→ EXERCISE TASK
Look below for the line containing "imported = [obj"; from there through the line containing "SHARP_FROM, POT_SHARP_FROM = math.radians(35), math.radians(30)", both lines included, please set down each line exactly and nothing else.

[Items from a dataset]
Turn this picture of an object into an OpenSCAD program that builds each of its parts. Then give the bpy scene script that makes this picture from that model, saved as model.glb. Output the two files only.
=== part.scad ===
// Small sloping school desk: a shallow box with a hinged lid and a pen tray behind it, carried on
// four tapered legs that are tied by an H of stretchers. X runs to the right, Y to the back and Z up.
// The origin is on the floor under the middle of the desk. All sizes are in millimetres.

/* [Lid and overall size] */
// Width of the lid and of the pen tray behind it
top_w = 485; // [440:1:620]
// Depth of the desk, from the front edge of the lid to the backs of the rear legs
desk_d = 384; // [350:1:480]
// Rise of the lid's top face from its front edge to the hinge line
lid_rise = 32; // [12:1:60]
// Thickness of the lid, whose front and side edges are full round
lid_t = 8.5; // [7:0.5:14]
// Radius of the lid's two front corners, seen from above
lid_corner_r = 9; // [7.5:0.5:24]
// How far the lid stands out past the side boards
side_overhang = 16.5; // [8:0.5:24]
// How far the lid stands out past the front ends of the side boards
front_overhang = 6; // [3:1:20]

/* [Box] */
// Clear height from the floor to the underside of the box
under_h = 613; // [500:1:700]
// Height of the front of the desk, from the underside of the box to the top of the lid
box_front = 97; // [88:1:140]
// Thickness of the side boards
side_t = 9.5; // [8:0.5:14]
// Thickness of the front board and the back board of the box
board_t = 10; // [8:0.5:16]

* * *

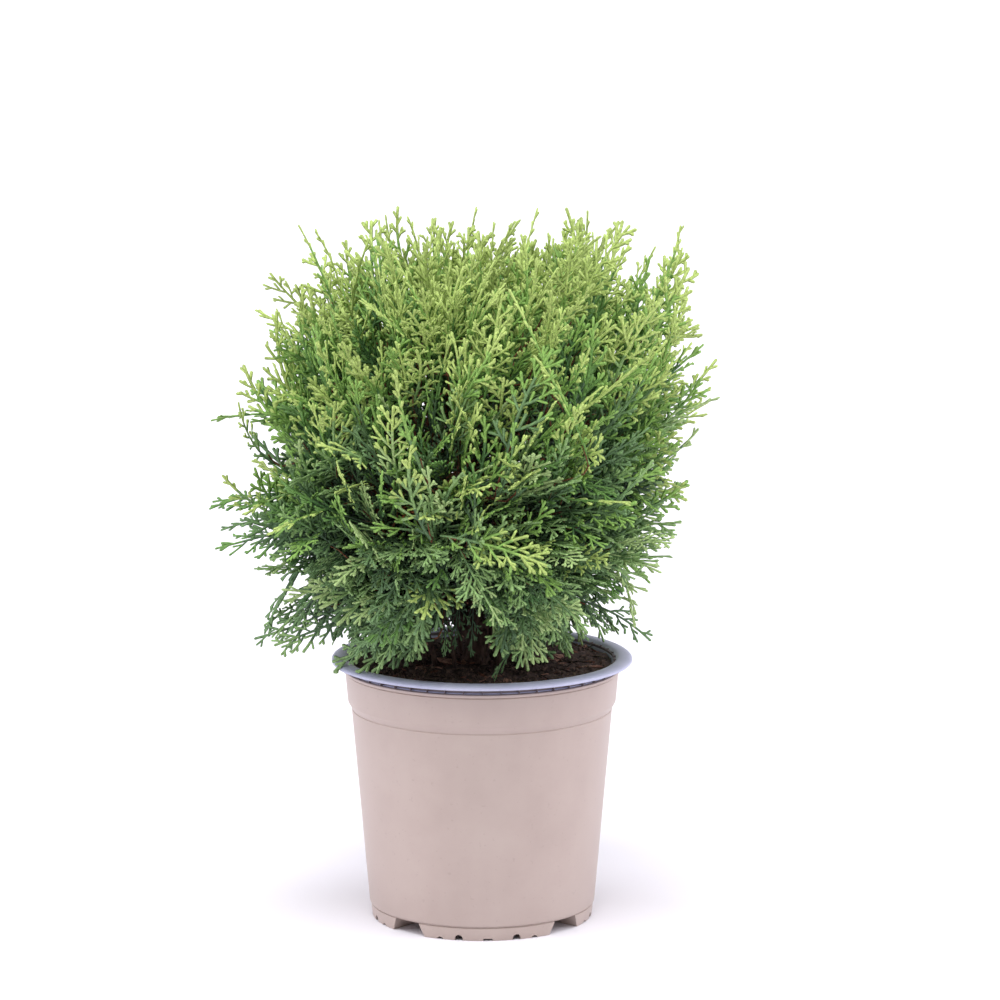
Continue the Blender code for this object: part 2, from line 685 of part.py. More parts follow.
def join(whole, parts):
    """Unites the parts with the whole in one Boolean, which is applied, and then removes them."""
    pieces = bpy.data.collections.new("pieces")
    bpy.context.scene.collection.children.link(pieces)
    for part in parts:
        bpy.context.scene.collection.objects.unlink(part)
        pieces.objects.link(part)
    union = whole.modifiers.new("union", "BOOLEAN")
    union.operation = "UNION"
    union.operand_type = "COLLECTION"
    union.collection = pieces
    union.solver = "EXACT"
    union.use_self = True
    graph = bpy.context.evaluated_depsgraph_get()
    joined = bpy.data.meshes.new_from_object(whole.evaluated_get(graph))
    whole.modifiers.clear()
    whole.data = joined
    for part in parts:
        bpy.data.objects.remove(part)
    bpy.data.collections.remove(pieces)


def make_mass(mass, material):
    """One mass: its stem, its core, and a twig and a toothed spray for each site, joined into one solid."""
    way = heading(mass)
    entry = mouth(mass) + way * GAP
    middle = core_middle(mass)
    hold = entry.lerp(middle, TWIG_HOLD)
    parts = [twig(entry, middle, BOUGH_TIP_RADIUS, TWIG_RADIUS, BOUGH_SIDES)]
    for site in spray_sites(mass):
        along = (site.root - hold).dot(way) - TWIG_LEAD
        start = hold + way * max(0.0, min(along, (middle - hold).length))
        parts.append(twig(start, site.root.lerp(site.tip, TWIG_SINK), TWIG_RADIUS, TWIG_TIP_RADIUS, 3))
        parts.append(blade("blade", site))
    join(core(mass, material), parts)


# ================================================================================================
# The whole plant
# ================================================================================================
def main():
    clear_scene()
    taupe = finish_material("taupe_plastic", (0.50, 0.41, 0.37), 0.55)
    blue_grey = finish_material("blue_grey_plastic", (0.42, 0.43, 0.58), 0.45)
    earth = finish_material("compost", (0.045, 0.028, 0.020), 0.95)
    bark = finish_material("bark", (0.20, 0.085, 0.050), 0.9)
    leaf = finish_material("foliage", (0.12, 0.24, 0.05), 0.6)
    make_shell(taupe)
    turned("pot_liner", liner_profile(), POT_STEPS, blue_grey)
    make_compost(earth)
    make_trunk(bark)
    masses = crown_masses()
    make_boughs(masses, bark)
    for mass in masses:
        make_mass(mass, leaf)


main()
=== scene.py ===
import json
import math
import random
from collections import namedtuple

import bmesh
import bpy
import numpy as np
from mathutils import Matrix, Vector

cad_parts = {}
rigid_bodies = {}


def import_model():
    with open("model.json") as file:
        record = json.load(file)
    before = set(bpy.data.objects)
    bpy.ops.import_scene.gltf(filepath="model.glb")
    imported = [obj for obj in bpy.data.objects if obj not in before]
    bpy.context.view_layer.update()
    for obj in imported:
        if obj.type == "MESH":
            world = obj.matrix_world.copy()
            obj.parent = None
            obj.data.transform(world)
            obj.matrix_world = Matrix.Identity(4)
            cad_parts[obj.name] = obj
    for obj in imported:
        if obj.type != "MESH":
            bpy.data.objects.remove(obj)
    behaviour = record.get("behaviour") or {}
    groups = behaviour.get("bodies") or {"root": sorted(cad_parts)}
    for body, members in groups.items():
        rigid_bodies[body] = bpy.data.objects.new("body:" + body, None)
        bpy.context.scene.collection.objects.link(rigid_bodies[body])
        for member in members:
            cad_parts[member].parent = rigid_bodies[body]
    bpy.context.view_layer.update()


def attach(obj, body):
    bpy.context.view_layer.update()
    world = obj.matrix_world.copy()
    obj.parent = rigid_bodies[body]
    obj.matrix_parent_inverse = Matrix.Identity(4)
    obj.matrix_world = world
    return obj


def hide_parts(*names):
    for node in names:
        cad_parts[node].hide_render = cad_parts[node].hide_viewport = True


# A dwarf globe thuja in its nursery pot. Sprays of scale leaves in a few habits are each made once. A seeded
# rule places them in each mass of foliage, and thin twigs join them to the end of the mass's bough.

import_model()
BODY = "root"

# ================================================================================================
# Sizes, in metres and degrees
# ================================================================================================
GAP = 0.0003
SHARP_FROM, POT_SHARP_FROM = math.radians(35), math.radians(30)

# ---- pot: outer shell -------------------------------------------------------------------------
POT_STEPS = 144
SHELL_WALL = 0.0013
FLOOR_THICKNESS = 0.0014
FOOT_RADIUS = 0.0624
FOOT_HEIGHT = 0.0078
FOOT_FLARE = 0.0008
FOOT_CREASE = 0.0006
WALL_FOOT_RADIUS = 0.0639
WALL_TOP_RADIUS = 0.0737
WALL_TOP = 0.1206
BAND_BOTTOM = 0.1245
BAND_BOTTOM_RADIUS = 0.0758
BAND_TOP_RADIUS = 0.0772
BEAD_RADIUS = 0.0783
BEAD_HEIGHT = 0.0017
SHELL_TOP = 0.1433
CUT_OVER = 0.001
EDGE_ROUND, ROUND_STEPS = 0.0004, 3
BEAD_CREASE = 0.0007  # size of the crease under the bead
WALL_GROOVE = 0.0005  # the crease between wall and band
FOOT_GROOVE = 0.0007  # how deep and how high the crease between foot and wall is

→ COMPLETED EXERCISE
    imported = [obj for obj in bpy.data.objects if obj not in before]
    bpy.context.view_layer.update()
    for obj in imported:
        if obj.type == "MESH":
            world = obj.matrix_world.copy()
            obj.parent = None
            obj.data.transform(world)
            obj.matrix_world = Matrix.Identity(4)
            cad_parts[obj.name] = obj
    for obj in imported:
        if obj.type != "MESH":
            bpy.data.objects.remove(obj)
    behaviour = record.get("behaviour") or {}
    groups = behaviour.get("bodies") or {"root": sorted(cad_parts)}
    for body, members in groups.items():
        rigid_bodies[body] = bpy.data.objects.new("body:" + body, None)
        bpy.context.scene.collection.objects.link(rigid_bodies[body])
        for member in members:
            cad_parts[member].parent = rigid_bodies[body]
    bpy.context.view_layer.update()


def attach(obj, body):
    bpy.context.view_layer.update()
    world = obj.matrix_world.copy()
    obj.parent = rigid_bodies[body]
    obj.matrix_parent_inverse = Matrix.Identity(4)
    obj.matrix_world = world
    return obj


def hide_parts(*names):
    for node in names:
        cad_parts[node].hide_render = cad_parts[node].hide_viewport = True


# A dwarf globe thuja in its nursery pot. Sprays of scale leaves in a few habits are each made once. A seeded
# rule places them in each mass of foliage, and thin twigs join them to the end of the mass's bough.

import_model()
BODY = "root"

# ================================================================================================
# Sizes, in metres and degrees
# ================================================================================================
GAP = 0.0003
SHARP_FROM, POT_SHARP_FROM = math.radians(35), math.radians(30)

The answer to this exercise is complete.